Dream Home A Forgotten Vanity Project Gone Right By Daniel Tabor. We all know low-budget vanity projects seldom turnout well. Films like The Room, After Last Season and Birdemic immediately jump to mind when uttering that phrase...

We all know low-budget vanity projects seldom turnout well. Films like The Room, After Last Season and Birdemic immediately jump to mind when uttering that phrase. They usually do nothing but show that no matter what amount of money they spend, the self-indulgent creator can never buy the kind of hard work and experience of those that have honed their filmmaking craft over years.

The best they can usually hope for is a cult following due to the "so bad it’s good" aesthetic these films seem to have. Enter Josie Ho a semi-successful, semi-talented Chinese actress/singer that had done bit parts in quite a few US, Hong Kong and Japanese productions; but still had yet to get her big break out starring role. She also just happens to also be the daughter of Stanley "The King of Gambling" Ho, the 13th richest man in China and the man that held a government-granted monopoly over the Macau gambling industry for 40 years.

Worth over $2 billion dollars Stanley did what any filthy rich father of an aspiring actress/singer would do: he gave her $12.8 million dollars to create a production company 852 Films. Josie then used $4.8 million of that to produce her first starring vehicle Dream Home.

This is where the story gets interesting. Inspired by the cult classic The Story of Ricki, Josie decides to use the funds to produce a slasher film, and casts herself in the lead as the killer. Paired with writer/director Ho-Cheung Pang, a director not known for shying away from more controversial subject matter, they crafted a smart period slasher film that somehow manages to put a new spin on one of the most tired horror sub-genres out there.

Dream Home takes place in 1997, right before the housing bubble popped in Hong Kong thanks to the transfer of sovereignty from the UK to China (better-known The Handover). It’s the story of Cheng Lai (Ho), a woman who has wanted, since she was a small girl, to get an apartment on Victoria Bay in Hong Kong; one of the most expensive areas to live.
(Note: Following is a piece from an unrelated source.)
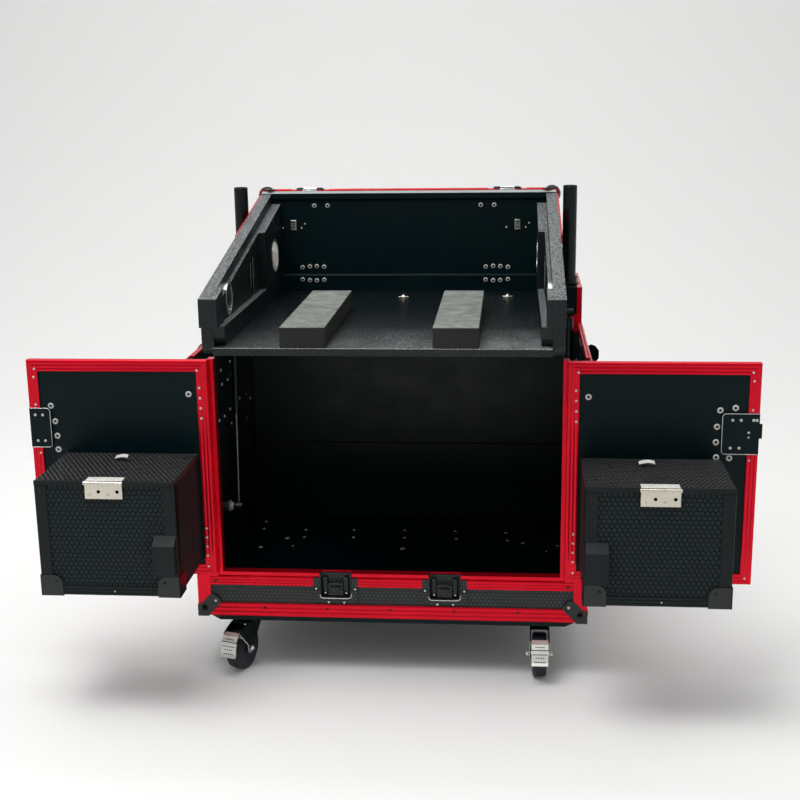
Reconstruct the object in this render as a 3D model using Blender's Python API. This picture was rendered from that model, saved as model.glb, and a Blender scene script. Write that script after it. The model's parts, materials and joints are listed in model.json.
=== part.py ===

From being a paid mistress, to working at a bank where she pushes people to get further in debt, we see that Cheng Lai will do anything to raise money for the down payment she needs to get the bank loan for her $4.9 million dollar apartment.

The film comes in right at the end of her grueling fundraising, and when she finally manages to scrape the money together, predictably, the deal falls through. The broken woman then hatches a plan to lower the price of the apartment by killing everyone in the building rendering the property as "cursed."

While Cheng Lai is indeed a brutal monster, there is still an underlying sympathy the audience feels for her character that is almost unheard of, due to the suffering she has undoubtedly endured to get this far in her quest. Josie Ho somehow treads a very fine line being both sympathetic and an abomination at the same time. You feel sorry for the woman and what she has gone through; but no matter what you can’t condone her actions.

The story is an intelligent departure with an ending that is probably one of the better and intelligent twist endings in recent memory. After Dream Home finished shooting a few scandals kept the headlines going in Hong Kong even after word started to spread that the heiress’s film was actually turning out surprisingly well.

The first scandal involved Josie Ho’s husband Conroy Chan and a hook-up with a minor supporting actress on the film. The couple has since reconciled but the next scandal pit the writer/director Ho-Cheung Pang against the star, producer, and owner of the film in a fight that eventually delayed the release.

The director cited "creative differences" over the final cut of the film which had come into question when Josie wanted to edit the film due to a subplot where her character attempts to obtain her father’s life insurance. That particular plot point got sensitive thanks to her father’s then ongoing hospitalization after the billionaire had a stroke.

Josie told press she wanted to take the film away from the director because he wanted to edit the gore out of the film and that story pretty much ended there since Josie held all the cards on the film. The film was edited and released almost a year late. While the film didn’t do poorly upon its theatrical release in China, it was definitely affected by the release of a little film called IP Man 2 at the same time. The film was gaining some momentum abroad on the festival circuit and winning a few awards.

Dream Home was grisly, beautiful, unflinching and brilliant all at the same time. So much is made of vanity projects gone wrong. The film was eventually picked up by IFC Films in the US who didn’t seem to know what to do with this little gem and unceremoniously dumped the film on DVD (not even Blu-ray) in the US with almost no fanfare whatsoever. Thanks to what seems like a series of bad turns the film can’t even be considered a cult film because so few even know about it.